Filtering SNP alignments with SKA
By Romain Derelle
SKA is a tool for comparing small and highly similar genomes using split k-mers. This guide explains how to create a SNP alignment from a skf file using the different options implemented in the command ska align (here using ska v0.3.5).
Recommended command line
For those in a hurry, the recommended command line for filtering for precise SNP calling is:
ska align --no-gap-only-sites --filter-ambig-as-missing --filter no-ambig-or-const
Breakdown using an example
In this example, let’s consider a skf file generated using k=51 from Illumina sequencing reads of 45 Mycobacterium tuberculosis isolates collected by the UKHSA, and belonging to the same transmission cluster (i.e. less than 12 SNPs between isolates).
Using the default command ska align, SKA creates a SNP alignment containing 262,123 positions. This is because SKA considers by default the absence of a split k-mer as a potential evolutionary event, and any split k-mer absent in at least one sample will be output.
Some of these samples have quite low coverage, causing k-mers to be erroneously missing. So, we can ask SKA not to output split k-mers differing solely by the presence of missing data (i.e. without any SNP variation) using the command ska align --no-gap-only-sites
. In this case, the SNP alignment is reduced to 181 positions.

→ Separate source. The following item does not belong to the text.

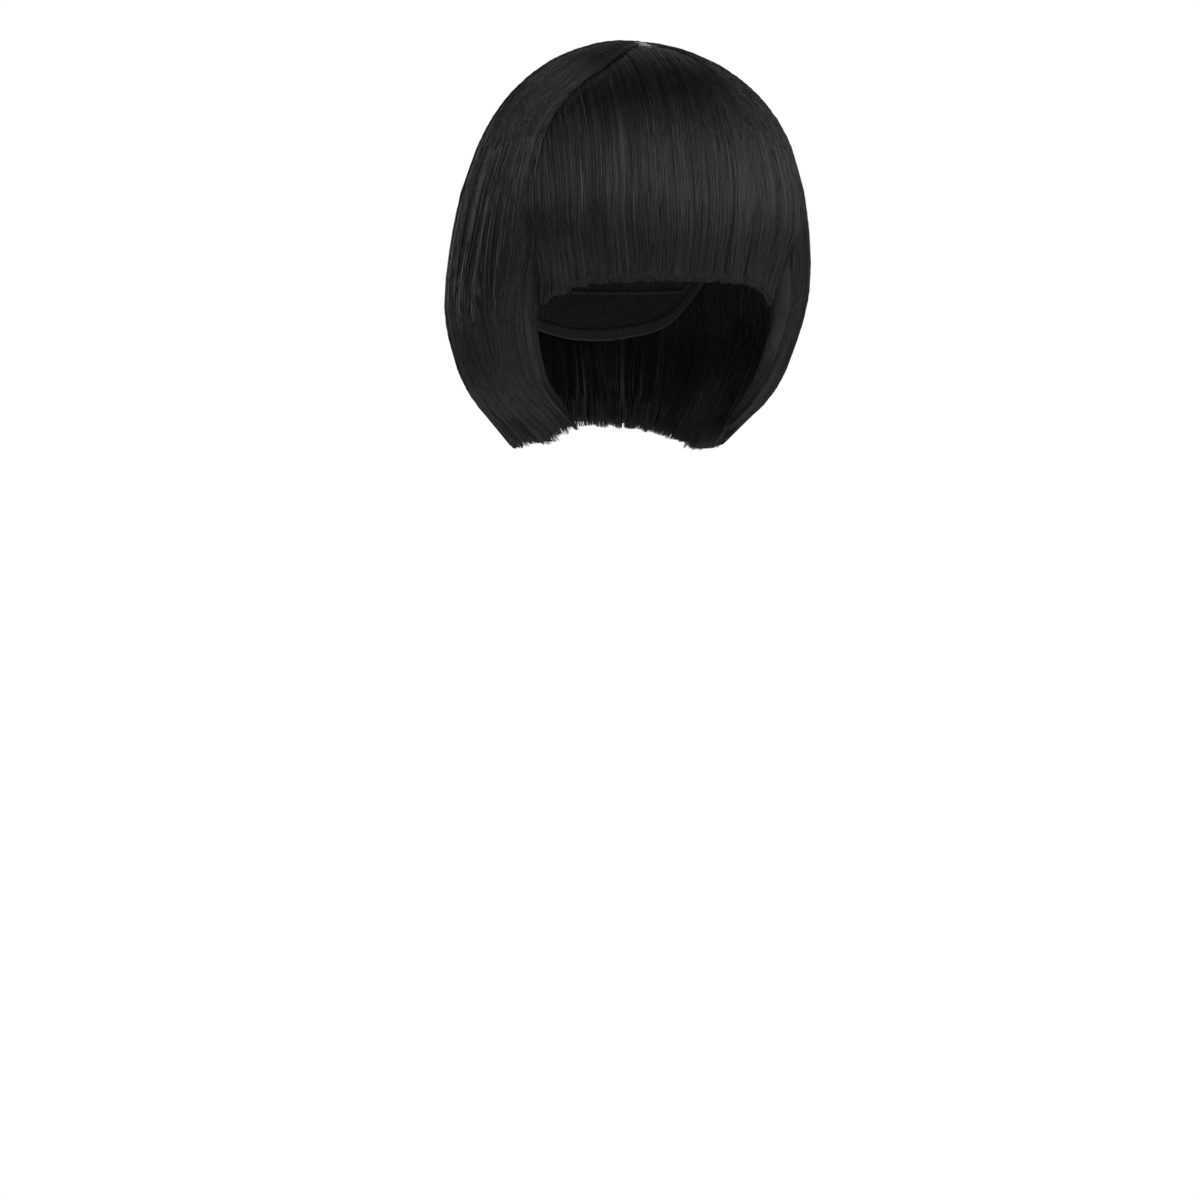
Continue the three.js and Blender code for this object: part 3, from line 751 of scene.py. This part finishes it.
def scalp_material(name, dark, pale):
    """Skin with fine pores, between two colours. It also colours the pale lines of painted highlight on the
    hair roots.
    """
    material, tree, shader = node_tree(name)
    link = tree.links.new
    place = add(tree, "ShaderNodeTexCoord")
    pores = add(tree, "ShaderNodeTexNoise")
    pores.inputs["Scale"].default_value = 900
    link(place.outputs["Object"], pores.inputs["Vector"])
    colour = ramp(tree, pores.outputs["Fac"], ((0.3, dark), (0.7, pale)))
    link(colour, shader.inputs["Base Color"])
    bump = add(tree, "ShaderNodeBump")
    bump.inputs["Strength"].default_value = 0.4
    bump.inputs["Distance"].default_value = 0.2 * MM
    link(pores.outputs["Fac"], bump.inputs["Height"])
    link(bump.outputs[0], shader.inputs["Normal"])
    shader.inputs["Roughness"].default_value = 0.65
    return material


def mesh_cloth_material():
    """Charcoal stretch mesh: threads round small dark holes."""
    material, tree, shader = node_tree("cap_mesh")
    link = tree.links.new
    place = add(tree, "ShaderNodeTexCoord")
    holes = add(tree, "ShaderNodeTexVoronoi", feature="DISTANCE_TO_EDGE")
    holes.inputs["Scale"].default_value = 620
    link(place.outputs["Object"], holes.inputs["Vector"])
    colour = ramp(tree, holes.outputs["Distance"], (
        (0.08, (0.032, 0.029, 0.031)), (0.3, (0.004, 0.0035, 0.004)),
    ))
    link(colour, shader.inputs["Base Color"])
    bump = add(tree, "ShaderNodeBump", invert=True)
    bump.inputs["Strength"].default_value = 0.8
    bump.inputs["Distance"].default_value = 0.5 * MM
    link(holes.outputs["Distance"], bump.inputs["Height"])
    link(bump.outputs[0], shader.inputs["Normal"])
    shader.inputs["Roughness"].default_value = 0.8
    shader.inputs["Sheen Weight"].default_value = 0.1
    return material


def elastic_material():
    """Ribbed elastic for the band and the wefts, with ribs across it."""
    material, tree, shader = node_tree("cap_elastic")
    link = tree.links.new
    uv = add(tree, "ShaderNodeUVMap", uv_map="OFBake")
    stretch = add(tree, "ShaderNodeMapping")
    stretch.inputs["Scale"].default_value = (420, 2.5, 1)
    link(uv.outputs["UV"], stretch.inputs["Vector"])
    ribs = add(tree, "ShaderNodeTexWave", wave_type="BANDS", bands_direction="X")
    ribs.inputs["Scale"].default_value = 0.5
    ribs.inputs["Distortion"].default_value = 0.6
    link(stretch.outputs[0], ribs.inputs["Vector"])
    colour = ramp(tree, ribs.outputs["Fac"], ((0.2, (0.022, 0.02, 0.021)), (0.8, (0.07, 0.065, 0.068))))
    link(colour, shader.inputs["Base Color"])
    bump = add(tree, "ShaderNodeBump")
    bump.inputs["Strength"].default_value = 0.7
    bump.inputs["Distance"].default_value = 0.3 * MM
    link(ribs.outputs["Fac"], bump.inputs["Height"])
    link(bump.outputs[0], shader.inputs["Normal"])
    shader.inputs["Roughness"].default_value = 0.7
    return material


def floor_material():
    """Pale matt paper with a faint mottle."""
    material, tree, shader = node_tree("pale_floor")
    link = tree.links.new
    place = add(tree, "ShaderNodeTexCoord")
    mottle = add(tree, "ShaderNodeTexNoise")
    mottle.inputs["Scale"].default_value = 6
    link(place.outputs["Object"], mottle.inputs["Vector"])
    colour = ramp(tree, mottle.outputs["Fac"], ((0.3, (0.86, 0.86, 0.86)), (0.7, (0.9, 0.9, 0.9))))
    link(colour, shader.inputs["Base Color"])
    shader.inputs["Roughness"].default_value = 0.9
    link(colour, shader.inputs["Emission Color"])
    shader.inputs["Emission Strength"].default_value = FLOOR_GLOW
    return material


# Studio
FLOOR_GLOW = 0.4
FLOOR_Z = -1.45
FLOOR_RADIUS = 2.6
FLOOR_POINTS = 96
AMBIENT = 0.02
PANEL = 1.3
PANEL_DISTANCE = 1.9
AIM = Vector((0, 0, -0.11))
VIEW_AZIMUTH = -17
VIEW_DISTANCE = 1.9
VIEW_HEIGHT = -0.3205
WIG_RIGHT_OF_CENTRE = 34 * PIXEL
PHOTO_WIDTH = 1200 * PIXEL
SENSOR_WIDTH = 36
CLIP_NEAR = 0.05
CLIP_FAR = 50

# Each panel's turn from the camera's azimuth and elevation in degrees, and its watts for each square metre
PANELS = (
    ("low", 0, -28, 1.5), ("level", 0, 2, 2.4), ("low_right", 50, -22, 1.6), ("front", 0, 28, 6.4),
    ("high", 0, 55, 2.6), ("right", 45, 15, 6.5), ("far_right", 85, 15, 1.6), ("back_left", -122, 12, 5.5),
    ("back_right", 122, 12, 2.2), ("back_high", 180, 50, 1.0),
)


def toward(azimuth, elevation):
    """The direction from the wig at an azimuth from the front and an elevation, in degrees."""
    a, e = math.radians(azimuth), math.radians(elevation)
    return Vector((math.sin(a) * math.cos(e), -math.cos(a) * math.cos(e), math.sin(e)))


def soft_light(name, turn, elevation, watts_per_area):
    """A soft square panel that faces the wig, turned from the camera's azimuth by so many degrees."""
    away = toward(VIEW_AZIMUTH + turn, elevation)
    data = bpy.data.lights.new(name, "AREA")
    data.shape = "SQUARE"
    data.size = PANEL
    data.energy = watts_per_area * PANEL * PANEL
    lamp = bpy.data.objects.new(name, data)
    lamp.location = AIM + away * PANEL_DISTANCE
    lamp.rotation_mode = "QUATERNION"
    lamp.rotation_quaternion = away.to_track_quat("Z", "Y")
    bpy.context.scene.collection.objects.link(lamp)


def camera():
    """The photograph's view: level, from the wearer's right, at the height of the photograph's middle."""
    back = toward(VIEW_AZIMUTH, 0)
    right = Vector((-back.y, back.x, 0))
    data = bpy.data.cameras.new("camera")
    data.sensor_width = SENSOR_WIDTH
    data.lens = data.sensor_width * VIEW_DISTANCE / PHOTO_WIDTH
    data.clip_start, data.clip_end = CLIP_NEAR, CLIP_FAR
    made = bpy.data.objects.new("camera", data)
    made.location = back * VIEW_DISTANCE - right * WIG_RIGHT_OF_CENTRE + Vector((0, 0, VIEW_HEIGHT))
    made.rotation_mode = "QUATERNION"
    made.rotation_quaternion = back.to_track_quat("Z", "Y")
    bpy.context.scene.collection.objects.link(made)
    bpy.context.scene.camera = made


def studio():
    """A pale floor, and a white surround that lights the wig much less than it shows."""
    scene = bpy.context.scene
    scene.view_settings.view_transform = "Standard"
    world = bpy.data.worlds.new("studio")
    world.use_nodes = True
    tree = world.node_tree
    surround = tree.nodes["Background"]
    surround.inputs["Color"].default_value = (1, 1, 1, 1)
    path = add(tree, "ShaderNodeLightPath")
    level = add(tree, "ShaderNodeMapRange")
    level.inputs["To Min"].default_value = AMBIENT
    level.inputs["To Max"].default_value = 1.0
    tree.links.new(path.outputs["Is Camera Ray"], level.inputs["Value"])
    tree.links.new(level.outputs["Result"], surround.inputs["Strength"])
    scene.world = world

    turn = np.linspace(0, 2 * math.pi, FLOOR_POINTS + 1)[:-1]
    rim_points = np.stack([np.sin(turn), np.cos(turn), 0 * turn], -1) * FLOOR_RADIUS + [0, 0, FLOOR_Z]
    disc = np.arange(len(turn))[::-1][None]
    uvs = rim_points[disc.ravel(), :2] / (2 * FLOOR_RADIUS) + 0.5
    floor = mesh_object("floor", rim_points, [disc], uvs)
    floor.data.materials.append(floor_material())


def dress(made, material):
    made.data.materials.append(material)
    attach(made, "root")


# The long strands outside each piece, and the short ones at its hem, inside it and on its free edges
STRAND_COUNTS = ((FRINGE, 1650, 1000), (LEFT_SIDE, 1550, 1050), (RIGHT_SIDE, 1550, 1050), (BACK, 1500, 1900))

strands_material = hair_material()
under_material = mass_material()
for piece, outer_count, under_count in STRAND_COUNTS:
    outer = grow(piece, "strands", outer_strands, outer_count, LONG_STEPS)
    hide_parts(piece.node)
    dress(outer, strands_material)
    dress(grow(piece, "under_strands", under_strands, under_count, SHORT_STEPS), strands_material)
    dress(mass(piece), under_material)

bowl, *bands = cap_pieces()
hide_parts("cap")
dress(bowl, mesh_cloth_material())
elastic = elastic_material()
for band in bands:
    dress(band, elastic)
skin = scalp_skin()
skin_material = scalp_material("scalp", (0.3, 0.27, 0.25), (0.52, 0.48, 0.46))
# pale blue-grey lines lying on the hair: painted highlights on the hair roots, partly standing for scalp
# between the hairs
scalp_highlight_material = scalp_material("painted_root_highlight_and_scalp", (0.5, 0.5, 0.55), (0.72, 0.72, 0.78))
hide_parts("scalp_patch")
dress(skin, skin_material)
dress(scalp_highlight_lines(SCALP_HIGHLIGHT_LINES), scalp_highlight_material)

camera()
studio()
for name, turn, elevation, watts_per_area in PANELS:
    soft_light(name, turn, elevation, watts_per_area)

This alignment still contains many positions with a large fraction of ambiguous characters. In Mtb, these positions likely correspond to split k-mers with different middle-bases duplicated in the genome. Variations in coverage between samples mean that in some cases only one of the duplicated split k-mer will be present in the skf file, potentially leading to spurious variation between isolates.
As these are largely due to repeats, to remove these positions, we can ask SKA to consider all ambiguous characters as missing data by adding --filter-ambig-as-missing
. In this case, split k-mers containing a lot of ambiguous characters will be seen as filled with missing data and discarded by the --min-freq
parameter (0.1 by default), producing an alignment of 154 SNPs.
Finally, this alignment still contains lot of positions differing solely by the presence of an ambiguous character. These variants might be real: e.g. SNP in a duplicated split k-mer with same middle-base or intra-isolate polymorphism. They may also be the result of errors: e.g. split k-mer introduced by contamination, unfiltered sequencing errors in high coverage samples, split k-mer introduced by more complex variants.
We can also remove these variants by asking SKA to only output split k-mers with unambiguous ATGC variations by adding --filter no-ambig-or-const
. This produces an alignment of 81 SNPs, identical to those obtained by reference-based read-alignment pipelines.
Hopefully this brief overview gave you a good understanding of ska align’s filtering options.